Task objective ▸
Set down, exactly as written, only the lines starting with the one that holds "finish(group([build_mounting_bolt(castor) for castor" and ending with the one that holds "bpy.data.objects.remove(obj)".

Available records ▸
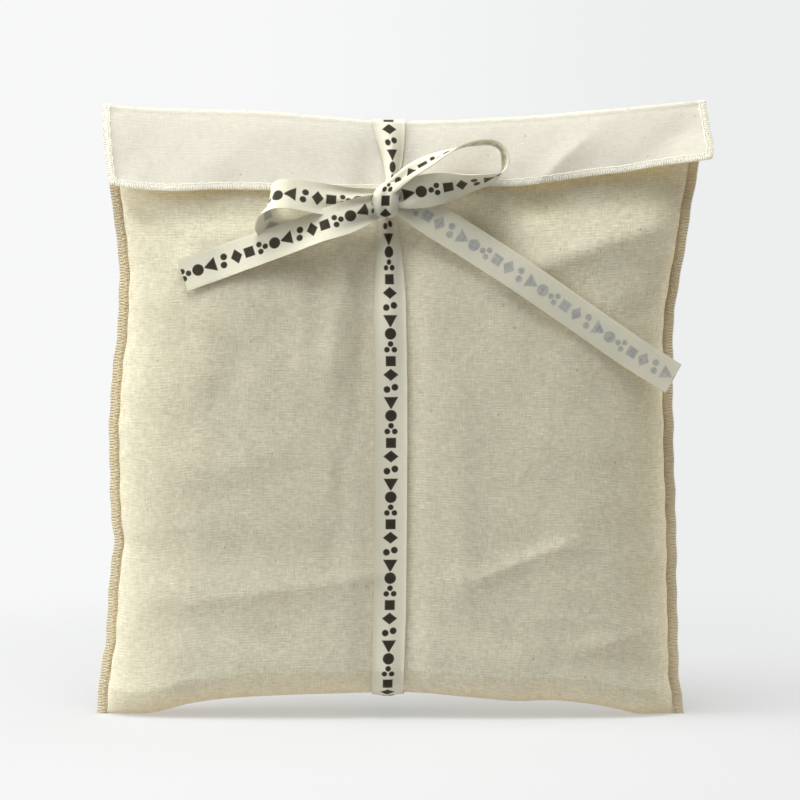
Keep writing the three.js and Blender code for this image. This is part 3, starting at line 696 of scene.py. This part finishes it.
def muslin():
    """The pouch's cloth. The body is painted darker and yellower than the flap, as shade: the flap
    hangs in front of two more layers, which send more light back.
    """
    material, tree, shader = new_material("unbleached_muslin", {
        "Roughness": 0.92, "Specular IOR Level": 0.2, "Sheen Weight": 0.1, "Sheen Roughness": 0.35,
    })
    place = wired(tree, "UVMap", uv_map="Cloth").outputs["UV"]
    along = split(tree, place)["Y"]
    on_flap = ramp(tree, along, (FLAP_STARTS - PAINTED_SHADE_FADE) * MM, FLAP_STARTS * MM)
    # The body's colour is darkened and yellowed as painted shade; the flap keeps the full colour.
    body = [part * share for part, share in zip(COTTON, BODY_PAINTED_SHADE)]
    colour = blended(tree, on_flap, body, COTTON)
    weave = placed(tree, WEAVE, {"Place": place, "Pitch": 0.615 * MM, "Slub length": 3.2 * MM,
                                "Patch": 9 * MM})
    bands = placed(tree, BANDS, {"Place": place, "Width": 0.9 * MM, "Length": 5 * MM})["Bands"]
    flecks = placed(tree, FLECKS, {"Place": place, "Spacing": 6 * MM, "Size": 0.42 * MM,
                                   "Share": 0.12})
    cloud = noise(tree, place, scale=38.0, detail=3.0)
    # The weave's height also darkens the colour in the low places between the threads: painted shade.
    tone = varied(tree, (weave["Slub"], 0.68), (weave["Height"], 0.1), (bands, 0.75), (cloud, 0.1))
    tone = between(tree, times(tree, on_flap, FLAP_EVENNESS), tone, 1.0)
    speck = calc(tree, "SUBTRACT", 1.0, times(tree, flecks["Fleck"], FLECK_DARKNESS))
    tone = times(tree, tone, speck)
    tree.links.new(scaled(tree, colour, tone), shader.inputs["Base Color"])
    height = calc(tree, "ADD", weave["Height"], times(tree, bands, 1.4))
    bumpy(tree, shader, height, strength=0.65, deep=0.12 * MM)
    sheer(tree, shader, SHEER, SPREAD, STRAIGHT)
    return material


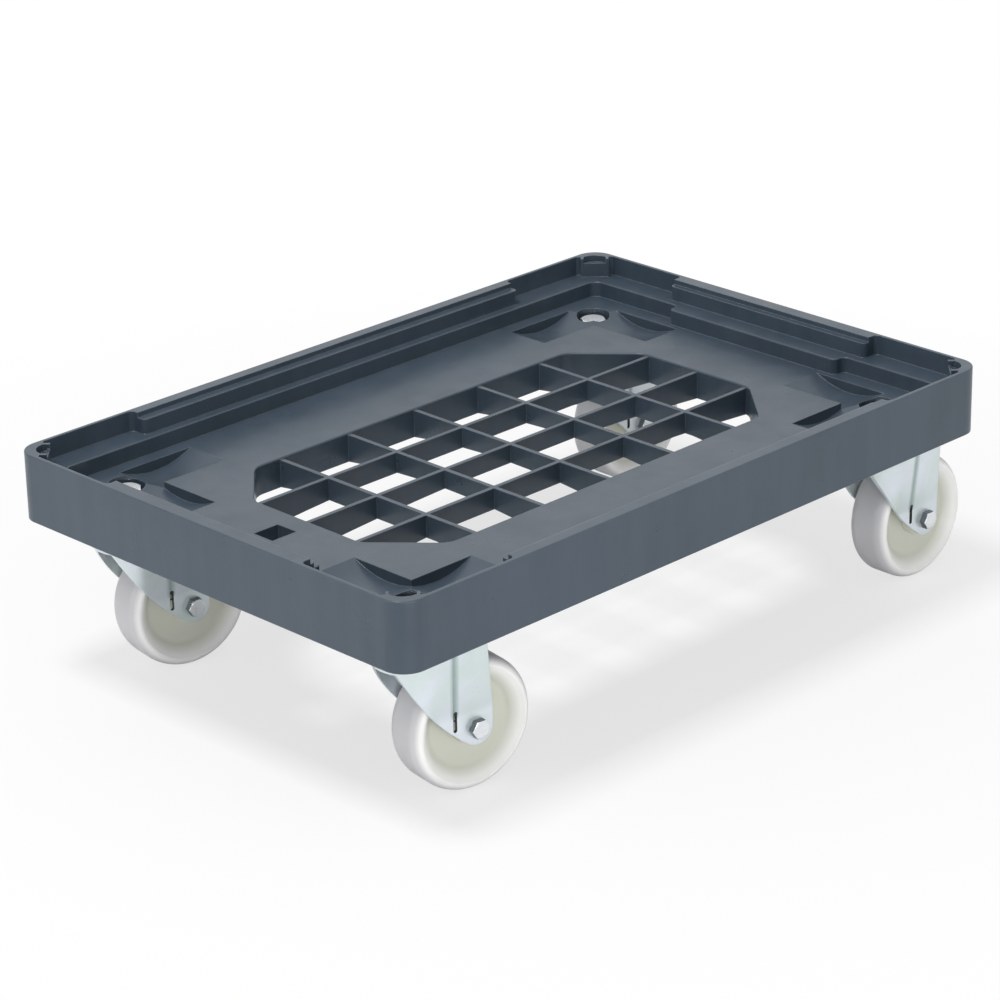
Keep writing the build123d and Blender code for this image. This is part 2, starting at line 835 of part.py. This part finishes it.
# ---------------------------------------------------------------- write the pieces
os.makedirs("parts", exist_ok=True)
finish(build_deck(), "deck")
finish(group([build_mounting_bolt(castor) for castor in castors.values()]), "mounting_bolts")
finish(group([build_mounting_washer(castor) for castor in castors.values()]), "mounting_washers")
finish(group([build_mounting_nut(castor) for castor in castors.values()]), "mounting_nuts")
for corner, castor in castors.items():
    finish(build_top_race(castor), f"{corner}_top_race")
    finish(
        ball_ring(castor, upper_track_radius, upper_ball_diameter, upper_ball_count,
                  upper_ball_level),
        f"{corner}_upper_balls",
    )
    finish(build_fork(castor), f"{corner}_fork")
    finish(
        ball_ring(castor, lower_track_radius, lower_ball_diameter, lower_ball_count,
                  lower_ball_level),
        f"{corner}_lower_balls",
    )
    finish(build_lower_race(castor), f"{corner}_lower_race")
    finish(build_king_pin(castor), f"{corner}_king_pin")
    finish(build_wheel(castor), f"{corner}_wheel")
    finish(build_axle_bolt(castor), f"{corner}_axle_bolt")
    finish(build_axle_nut(castor), f"{corner}_axle_nut")
    finish(build_axle_sleeve(castor), f"{corner}_axle_sleeve")
    finish(build_spacer_washers(castor), f"{corner}_spacer_washers")
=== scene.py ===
import bpy
import json
from math import cos, radians, sin
from mathutils import Matrix, Vector


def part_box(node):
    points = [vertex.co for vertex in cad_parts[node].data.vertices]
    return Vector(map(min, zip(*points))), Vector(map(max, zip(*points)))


# Crate dolly on its floor: the camera, the light and a material for every piece.
# Metres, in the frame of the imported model. Every visible shape is a CAD node.
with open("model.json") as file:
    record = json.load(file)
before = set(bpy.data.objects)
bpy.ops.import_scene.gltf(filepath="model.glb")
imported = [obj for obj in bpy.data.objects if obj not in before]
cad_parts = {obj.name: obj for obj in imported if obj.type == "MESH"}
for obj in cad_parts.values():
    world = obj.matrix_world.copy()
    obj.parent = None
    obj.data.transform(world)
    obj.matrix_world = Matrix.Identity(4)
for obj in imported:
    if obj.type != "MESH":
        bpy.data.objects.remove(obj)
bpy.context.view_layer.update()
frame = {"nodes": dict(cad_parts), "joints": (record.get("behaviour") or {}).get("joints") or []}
nodes = frame["nodes"]

# --- the camera: angles in degrees, lens and sensor in millimetres ---
CAMERA_AZIMUTH = -44.97
CAMERA_ELEVATION = 22.58
CAMERA_ROLL = -0.971
CAMERA_DISTANCE = 2.6686
CAMERA_LENS = 130.38
CAMERA_SENSOR = 36.0
CAMERA_SHIFT = (-0.0305, -0.0022)
CAMERA_REACH = 50
TARGET_FROM_DECK = Vector((-0.0272, -0.0474, 0.0005))  # from the middle of its lower edge

# --- the light: each lamp's position, target, size and power in watts ---
LAMPS = {
    "key": ((-1.25, 0.15, 3.8), (0, 0, 0.1), (1.0, 1.0), 93),
    "fill_left": ((-2.3, 0.5, 0.22), (0, 0, 0.07), (1.6, 0.4), 6),
    "fill_front": ((-0.7, -1.95, 0.2), (0, 0, 0.06), (1.3, 0.36), 12),
}
WORLD_STRENGTH = 0.45

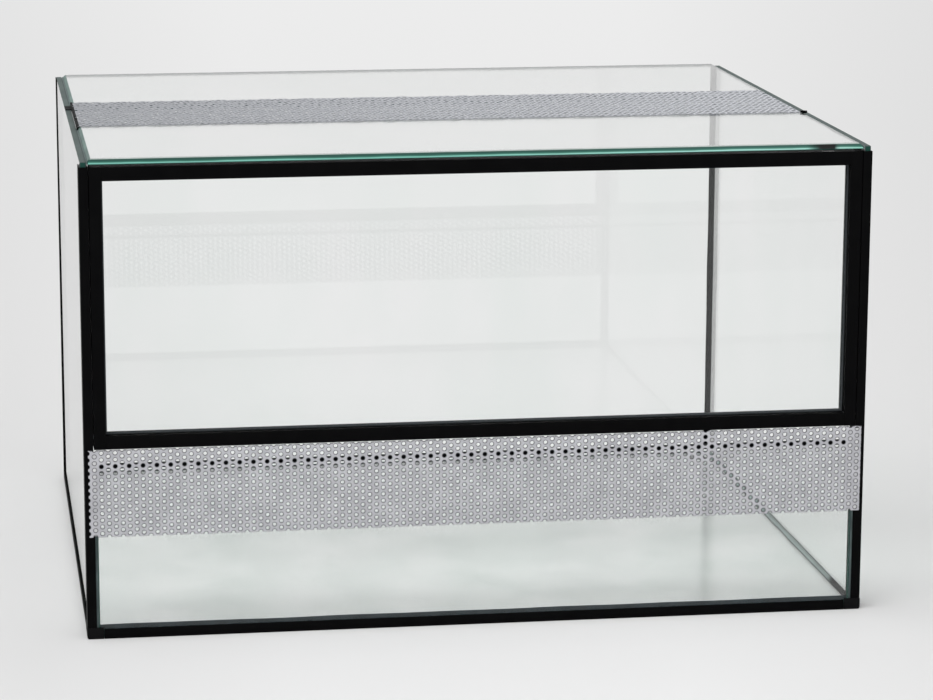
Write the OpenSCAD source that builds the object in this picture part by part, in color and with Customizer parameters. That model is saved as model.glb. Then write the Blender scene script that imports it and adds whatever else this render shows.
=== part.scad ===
// Glass reptile terrarium with a framed drop-down front door and two perforated vent strips.
// Millimetres. X runs across the front, Y from front to back, Z up. The origin is the
// centre of the base, on the surface that the terrarium stands on.

/* [Glass box] */
// Width over the outer faces of the two side panes
glass_w = 500; // [300:1:900]
// Depth of the bottom pane and of the side panes
glass_d = 418; // [330:1:700]
// Height of the side and back panes above the floor
pane_h = 300; // [250:1:600]
// Thickness of every fixed pane
glass_t = 4; // [3:0.5:8]
// How far the top panes stand above the side panes
top_step = 2; // [0:0.5:3]
// Depth of the top pane in front of the vent
top_front_d = 149; // [80:1:200]
// Free gap between the two top panes
top_gap = 95; // [20:1:120]

/* [Edge profiles] */
// Wall thickness of the black edge profiles
profile_t = 0.8; // [0.6:0.1:1.5]
// Clearance between a pane and the profile that covers its edge
profile_fit = 0.1; // [0.05:0.05:0.3]
// Height of the bottom profile's front face
sill_h = 6.4; // [6:0.5:15]
// Depth of the bottom profile under the glass
sill_d = 12; // [6:1:25]
// Width of a corner cap, seen from the front
cap_w = 10.6; // [9:0.1:20]
// Length of a corner cap's leg along the side
cap_leg = 20; // [10:1:40]
// Height of a corner cap
cap_h = 7.4; // [6:0.1:16]
// How far a corner cap stands out beyond the upright profile
cap_proud = 0.3; // [0.1:0.1:1]
// Radius of a corner cap's outer lower corner
cap_round = 1.6; // [0.5:0.1:3]
// Seam between a corner cap and the bottom profile
cap_seam = 0.2; // [0.1:0.1:0.5]

/* [Vent strips] */
// Thickness of the perforated sheet
strip_t = 0.8; // [0.5:0.1:1.2]
// Height of the front vent strip
front_vent_h = 56; // [30:1:90]
// Inset of the front vent strip's ends from the outside of the upright profiles
front_vent_inset = 2.2; // [0:0.1:5]
// How far the top vent strip laps over each top pane
top_vent_lap = 10; // [5:1:20]
// Number of openings along a vent strip
vent_columns = 12; // [2:1:12]
// Number of openings across a vent strip
vent_rows = 2; // [1:1:3]
// Width of the sheet left between two openings and beside the outer ones
vent_web = 6; // [3:0.5:10]
// Gap between the lower pane's trim and the bottom of the door
vent_gap = 9; // [5:0.5:30]
// Height of the black trim on the lower pane's top edge
trim_h = 3.4; // [2:0.1:8]

/* [Door] */
// Height of the door frame
door_h = 178.5; // [120:0.5:400]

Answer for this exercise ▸
finish(group([build_mounting_bolt(castor) for castor in castors.values()]), "mounting_bolts")
finish(group([build_mounting_washer(castor) for castor in castors.values()]), "mounting_washers")
finish(group([build_mounting_nut(castor) for castor in castors.values()]), "mounting_nuts")
for corner, castor in castors.items():
    finish(build_top_race(castor), f"{corner}_top_race")
    finish(
        ball_ring(castor, upper_track_radius, upper_ball_diameter, upper_ball_count,
                  upper_ball_level),
        f"{corner}_upper_balls",
    )
    finish(build_fork(castor), f"{corner}_fork")
    finish(
        ball_ring(castor, lower_track_radius, lower_ball_diameter, lower_ball_count,
                  lower_ball_level),
        f"{corner}_lower_balls",
    )
    finish(build_lower_race(castor), f"{corner}_lower_race")
    finish(build_king_pin(castor), f"{corner}_king_pin")
    finish(build_wheel(castor), f"{corner}_wheel")
    finish(build_axle_bolt(castor), f"{corner}_axle_bolt")
    finish(build_axle_nut(castor), f"{corner}_axle_nut")
    finish(build_axle_sleeve(castor), f"{corner}_axle_sleeve")
    finish(build_spacer_washers(castor), f"{corner}_spacer_washers")
=== scene.py ===
import bpy
import json
from math import cos, radians, sin
from mathutils import Matrix, Vector


def part_box(node):
    points = [vertex.co for vertex in cad_parts[node].data.vertices]
    return Vector(map(min, zip(*points))), Vector(map(max, zip(*points)))


# Crate dolly on its floor: the camera, the light and a material for every piece.
# Metres, in the frame of the imported model. Every visible shape is a CAD node.
with open("model.json") as file:
    record = json.load(file)
before = set(bpy.data.objects)
bpy.ops.import_scene.gltf(filepath="model.glb")
imported = [obj for obj in bpy.data.objects if obj not in before]
cad_parts = {obj.name: obj for obj in imported if obj.type == "MESH"}
for obj in cad_parts.values():
    world = obj.matrix_world.copy()
    obj.parent = None
    obj.data.transform(world)
    obj.matrix_world = Matrix.Identity(4)
for obj in imported:
    if obj.type != "MESH":
        bpy.data.objects.remove(obj)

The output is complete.